* start DATA *

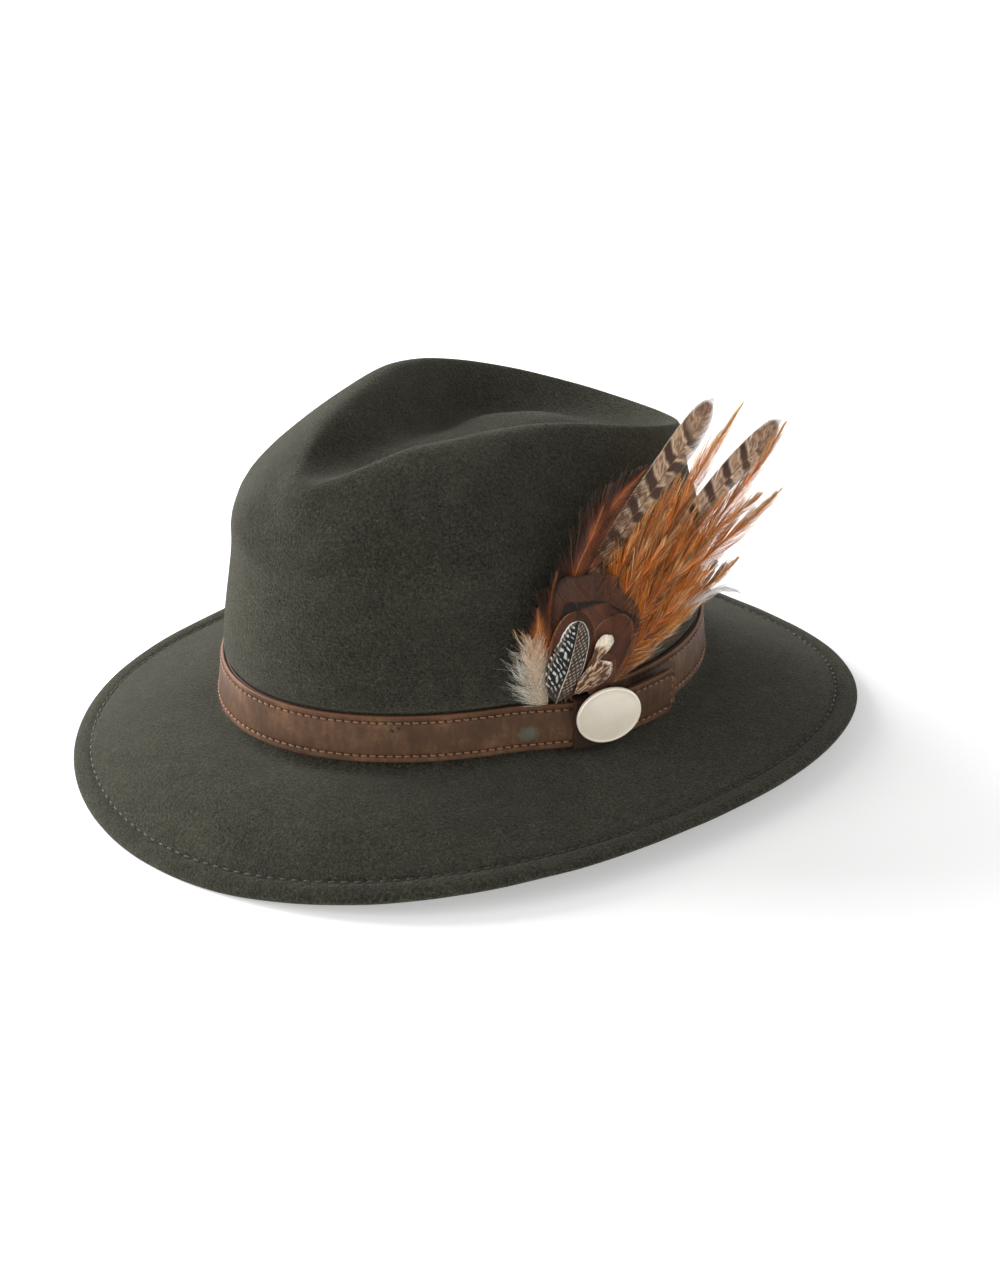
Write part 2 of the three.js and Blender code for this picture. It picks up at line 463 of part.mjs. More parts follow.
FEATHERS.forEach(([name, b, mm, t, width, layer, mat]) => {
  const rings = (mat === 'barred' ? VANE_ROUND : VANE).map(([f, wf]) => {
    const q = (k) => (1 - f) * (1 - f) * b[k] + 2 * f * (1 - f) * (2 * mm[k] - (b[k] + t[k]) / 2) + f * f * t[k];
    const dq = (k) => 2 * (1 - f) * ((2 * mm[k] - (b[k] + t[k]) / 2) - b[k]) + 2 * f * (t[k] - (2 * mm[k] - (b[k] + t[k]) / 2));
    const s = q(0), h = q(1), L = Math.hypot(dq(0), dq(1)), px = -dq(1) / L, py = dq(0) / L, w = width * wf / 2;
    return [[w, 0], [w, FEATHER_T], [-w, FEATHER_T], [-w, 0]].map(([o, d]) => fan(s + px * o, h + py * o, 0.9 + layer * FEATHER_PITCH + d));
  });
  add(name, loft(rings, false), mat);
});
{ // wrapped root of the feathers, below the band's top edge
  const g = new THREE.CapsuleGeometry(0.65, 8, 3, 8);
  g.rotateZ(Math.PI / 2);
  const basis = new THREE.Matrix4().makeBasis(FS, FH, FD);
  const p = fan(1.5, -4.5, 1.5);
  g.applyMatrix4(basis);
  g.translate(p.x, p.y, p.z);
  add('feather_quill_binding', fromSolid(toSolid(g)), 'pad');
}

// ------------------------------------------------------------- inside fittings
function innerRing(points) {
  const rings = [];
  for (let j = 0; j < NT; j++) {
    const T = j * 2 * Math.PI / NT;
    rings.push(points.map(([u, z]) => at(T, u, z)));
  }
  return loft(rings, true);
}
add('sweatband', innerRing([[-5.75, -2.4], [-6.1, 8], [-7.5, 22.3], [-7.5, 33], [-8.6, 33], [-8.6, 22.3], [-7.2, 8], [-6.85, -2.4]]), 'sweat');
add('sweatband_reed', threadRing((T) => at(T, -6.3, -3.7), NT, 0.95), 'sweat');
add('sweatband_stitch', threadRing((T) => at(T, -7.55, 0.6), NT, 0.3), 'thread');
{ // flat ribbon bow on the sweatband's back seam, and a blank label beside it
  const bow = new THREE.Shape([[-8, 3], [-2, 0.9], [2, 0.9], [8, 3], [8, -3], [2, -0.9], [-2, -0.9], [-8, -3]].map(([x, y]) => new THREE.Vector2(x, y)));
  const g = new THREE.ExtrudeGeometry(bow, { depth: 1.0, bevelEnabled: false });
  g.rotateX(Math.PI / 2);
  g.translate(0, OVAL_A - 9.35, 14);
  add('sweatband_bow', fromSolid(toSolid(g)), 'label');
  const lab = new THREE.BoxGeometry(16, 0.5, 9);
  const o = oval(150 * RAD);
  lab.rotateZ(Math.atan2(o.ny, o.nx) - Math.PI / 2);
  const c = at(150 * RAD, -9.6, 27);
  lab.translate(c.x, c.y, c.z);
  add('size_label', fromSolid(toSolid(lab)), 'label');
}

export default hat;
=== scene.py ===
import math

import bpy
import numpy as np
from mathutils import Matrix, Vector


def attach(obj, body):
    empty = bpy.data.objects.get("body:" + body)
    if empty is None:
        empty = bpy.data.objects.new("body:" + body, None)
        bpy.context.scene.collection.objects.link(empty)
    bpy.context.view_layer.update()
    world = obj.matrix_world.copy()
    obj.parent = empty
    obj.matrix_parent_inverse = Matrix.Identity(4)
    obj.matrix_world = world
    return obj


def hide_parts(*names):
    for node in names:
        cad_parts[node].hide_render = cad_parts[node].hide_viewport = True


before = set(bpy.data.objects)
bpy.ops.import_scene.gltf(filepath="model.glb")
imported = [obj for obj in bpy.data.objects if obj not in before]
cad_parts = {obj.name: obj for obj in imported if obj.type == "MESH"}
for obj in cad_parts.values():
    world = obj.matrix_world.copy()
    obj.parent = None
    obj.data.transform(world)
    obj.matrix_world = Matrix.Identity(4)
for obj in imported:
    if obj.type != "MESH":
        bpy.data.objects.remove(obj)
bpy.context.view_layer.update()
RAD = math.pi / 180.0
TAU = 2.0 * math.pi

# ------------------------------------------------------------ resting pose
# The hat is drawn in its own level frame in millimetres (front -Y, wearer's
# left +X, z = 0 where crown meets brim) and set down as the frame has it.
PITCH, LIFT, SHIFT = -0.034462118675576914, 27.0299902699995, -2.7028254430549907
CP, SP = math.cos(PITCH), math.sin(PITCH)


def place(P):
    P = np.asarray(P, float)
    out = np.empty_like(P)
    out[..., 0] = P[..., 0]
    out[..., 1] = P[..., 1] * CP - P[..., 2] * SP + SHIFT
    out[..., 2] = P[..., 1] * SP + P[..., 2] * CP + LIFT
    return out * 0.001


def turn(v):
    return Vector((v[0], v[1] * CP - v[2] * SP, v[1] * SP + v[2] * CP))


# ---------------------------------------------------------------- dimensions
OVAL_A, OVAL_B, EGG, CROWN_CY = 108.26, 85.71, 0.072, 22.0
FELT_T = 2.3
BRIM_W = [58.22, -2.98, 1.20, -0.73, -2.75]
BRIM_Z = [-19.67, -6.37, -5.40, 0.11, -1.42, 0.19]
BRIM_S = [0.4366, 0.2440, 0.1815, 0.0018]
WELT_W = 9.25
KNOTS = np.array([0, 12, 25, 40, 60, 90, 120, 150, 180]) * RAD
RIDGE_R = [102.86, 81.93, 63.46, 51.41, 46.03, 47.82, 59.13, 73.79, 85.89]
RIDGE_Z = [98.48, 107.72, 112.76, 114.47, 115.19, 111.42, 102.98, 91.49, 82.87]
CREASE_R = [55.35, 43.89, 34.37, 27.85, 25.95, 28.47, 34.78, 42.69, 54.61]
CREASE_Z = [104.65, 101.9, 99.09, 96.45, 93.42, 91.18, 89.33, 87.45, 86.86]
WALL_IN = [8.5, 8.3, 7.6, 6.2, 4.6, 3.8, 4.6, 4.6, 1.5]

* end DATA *

**THE EXERCISE**
Write down exactly the span of lines above from the one containing "g.translate(0, OVAL_A - 9.35, 14);" to the one containing "return out * 0.001", both ends included.

**ANSWER TO THIS TASK**
  g.translate(0, OVAL_A - 9.35, 14);
  add('sweatband_bow', fromSolid(toSolid(g)), 'label');
  const lab = new THREE.BoxGeometry(16, 0.5, 9);
  const o = oval(150 * RAD);
  lab.rotateZ(Math.atan2(o.ny, o.nx) - Math.PI / 2);
  const c = at(150 * RAD, -9.6, 27);
  lab.translate(c.x, c.y, c.z);
  add('size_label', fromSolid(toSolid(lab)), 'label');
}

export default hat;
=== scene.py ===
import math

import bpy
import numpy as np
from mathutils import Matrix, Vector


def attach(obj, body):
    empty = bpy.data.objects.get("body:" + body)
    if empty is None:
        empty = bpy.data.objects.new("body:" + body, None)
        bpy.context.scene.collection.objects.link(empty)
    bpy.context.view_layer.update()
    world = obj.matrix_world.copy()
    obj.parent = empty
    obj.matrix_parent_inverse = Matrix.Identity(4)
    obj.matrix_world = world
    return obj


def hide_parts(*names):
    for node in names:
        cad_parts[node].hide_render = cad_parts[node].hide_viewport = True


before = set(bpy.data.objects)
bpy.ops.import_scene.gltf(filepath="model.glb")
imported = [obj for obj in bpy.data.objects if obj not in before]
cad_parts = {obj.name: obj for obj in imported if obj.type == "MESH"}
for obj in cad_parts.values():
    world = obj.matrix_world.copy()
    obj.parent = None
    obj.data.transform(world)
    obj.matrix_world = Matrix.Identity(4)
for obj in imported:
    if obj.type != "MESH":
        bpy.data.objects.remove(obj)
bpy.context.view_layer.update()
RAD = math.pi / 180.0
TAU = 2.0 * math.pi

# ------------------------------------------------------------ resting pose
# The hat is drawn in its own level frame in millimetres (front -Y, wearer's
# left +X, z = 0 where crown meets brim) and set down as the frame has it.
PITCH, LIFT, SHIFT = -0.034462118675576914, 27.0299902699995, -2.7028254430549907
CP, SP = math.cos(PITCH), math.sin(PITCH)


def place(P):
    P = np.asarray(P, float)
    out = np.empty_like(P)
    out[..., 0] = P[..., 0]
    out[..., 1] = P[..., 1] * CP - P[..., 2] * SP + SHIFT
    out[..., 2] = P[..., 1] * SP + P[..., 2] * CP + LIFT
    return out * 0.001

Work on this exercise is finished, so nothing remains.